The United States sent some Switchblade UAV systems to Afghanistan in 2009 for secret field testing. This was very successful and the troops demanded more, and more, and more. That was unexpected because initially, Switchblade was mainly used largely by Special Forces and other special operations troops. In 2011, after a year of successful field testing, the army ordered over a hundred Switchblade UAVs for troop use and every year more had to be ordered because regular infantry units in combat got their hands on it and demanded more. By 2012 the U.S. Marine Corps were using Switchblade as well.

Users regarded Switchblade as a micro-UAV/cruise missile. It was both aerial surveillance and a weapon. More importantly it could be carried by individual troops;. Switchblade has been so successful that the army passed on user comments to the manufacturer and asked for a Switchblade 2.0. That was delayed by budget cuts and technical problems. Meanwhile improvements were made to Switchblade.

The new version was called LMAMS and it was ambitious. It was heavier (up to 2.2 kg/5 pounds) with up to 30 minutes endurance and a 9 kilometer range. The sensor must have night vision and be stabilized. It must also be able to lock onto a target and track it. The warhead had to be capable of disabling light vehicles as well as being harmless against people 10 meters (31 feet) from detonation but lethal within 4 meters (12.4 feet). All this was possible with current technology and the Switchblade manufacturer (who also makes the Raven) had a head start but not a lock because there is nothing exotic about the basic tech.

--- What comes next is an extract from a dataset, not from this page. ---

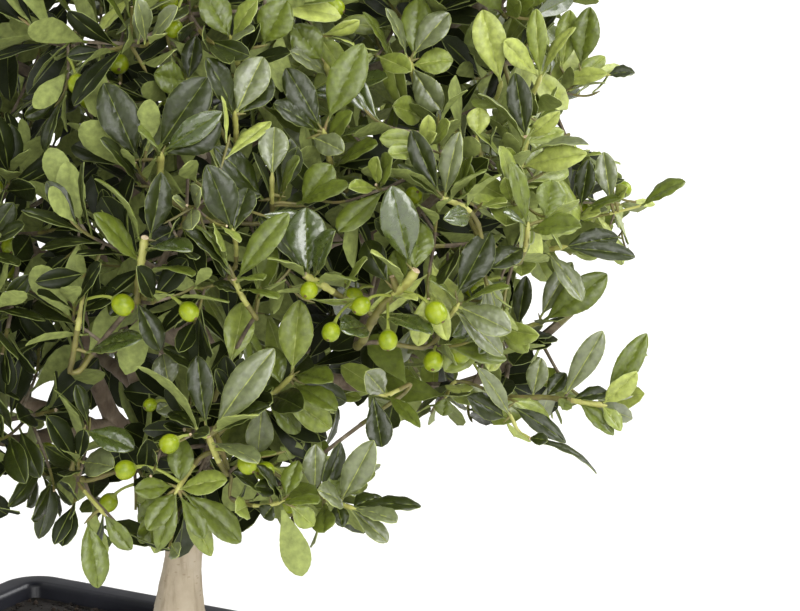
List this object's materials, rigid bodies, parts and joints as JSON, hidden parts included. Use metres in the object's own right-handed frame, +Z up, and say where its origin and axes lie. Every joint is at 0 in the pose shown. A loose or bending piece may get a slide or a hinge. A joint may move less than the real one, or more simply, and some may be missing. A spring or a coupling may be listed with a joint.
{
  "type": "japanese holly bonsai",
  "caption": "Small-leaved evergreen holly bonsai with a rounded crown on a short tapering trunk, standing in a glazed rectangular tray pot of soil.",
  "frame": {"origin": "middle of the pot's flat underside", "axes": "+X along the pot's long side, its front faces -Y, +Z up"},
  "size_m": [0.2692, 0.2498, 0.3153],
  "materials": {
    "glaze": "dark blue-black gloss glaze",
    "soil": "damp granular bonsai soil",
    "bark": "smooth pale grey-tan bark",
    "bough_bark": "smooth grey-brown bark",
    "foliage": "glossy dark green leaves with paler undersides, green twigs and unripe green berries"
  },
  "bodies": {
    "root": {"pot": "glaze", "soil": "soil", "trunk": "bark", "bough_low_front": "bough_bark", "bough_low_front_left": "bough_bark", "bough_low_left": "bough_bark", "bough_low_back_left": "bough_bark", "bough_low_back_right": "bough_bark", "bough_low_right": "bough_bark", "bough_mid_front": "bough_bark", "bough_mid_front_left": "bough_bark", "bough_mid_left": "bough_bark", "bough_mid_back_left": "bough_bark", "bough_mid_back": "bough_bark", "bough_mid_right": "bough_bark", "bough_mid_right_front": "bough_bark", "bough_high_front": "bough_bark", "bough_high_right": "bough_bark", "bough_high_back": "bough_bark", "bough_high_left": "bough_bark", "leaves_low_front": "foliage", "leaves_low_front_left": "foliage", "leaves_low_left": "foliage", "leaves_low_back_left": "foliage", "leaves_low_back_right": "foliage", "leaves_low_right": "foliage", "leaves_mid_front": "foliage", "leaves_mid_front_left": "foliage", "leaves_mid_left": "foliage", "leaves_mid_back_left": "foliage", "leaves_mid_back": "foliage", "leaves_mid_right": "foliage", "leaves_mid_right_front": "foliage", "leaves_high_front": "foliage", "leaves_high_right": "foliage", "leaves_high_back": "foliage", "leaves_high_left": "foliage", "leaves_top": "foliage"}
  },
  "joints": []
}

The trick was getting it all into one package and working.

The complete LMAMS system weighs about 8 kg (17 pounds). Budget cuts delayed LMAMS but Switchblade continues to be in big demand. In 2015 the marines successfully tested using Switchblade from an MV-22 Osprey tilt-rotor aircraft. This showed that Switchblade could be used from helicopters and other slow moving aircraft wanting to know what’s on the other side of the hill while avoiding getting shot at by any bad guys who are there.

Switchblade can also be launched from the existing 70mm rocket tubes used on army helicopters. Moving at up to a kilometer a minute, the Switchblade can stay in the air for 20-40 minutes (depending on whether or not it is armed with explosives). The armed version can be flown to a target and detonated, having about the same explosive effect as a hand grenade. Thus, Switchblade enables ground troops to get at an enemy taking cover in a hard to see location. Technically a guided missile, the use of Switchblade as a reconnaissance tool encouraged developers to refer to it as a UAV. But because of the warhead option, and its slow speed, Switchblade also functions like a rather small cruise missile. The troops were particularly enthusiastic about the armed version because it allowed them to easily take out snipers or a few bad guys in a compound full of civilians. It was these sort of situations that apparently led to the request for LMAMS.

Others noticed Switchblade. In 2015 An Israeli firm has introduced a new loitering UAV, portable enough (weighing 3 kg/6.6 pounds) for the infantry to carry and use. The Hero 30 has 30 minutes endurance and has a small warhead that can use used to turn it into a weapon if the onboard vidcam indicates a target that has to be taken care of immediately. Otherwise it can be landed and reused. Hero 30 is based on the older Hero 400 which weighs 40 kg and has an 8 kg (18 pound) warhead. This UAV has a four hour endurance and can operate up to 150 kilometers from the operator. But Israel noticed that the United States was having lot of success (and demand from SOCOM and infantry units) for the similar (to Hero 30) Switchblade.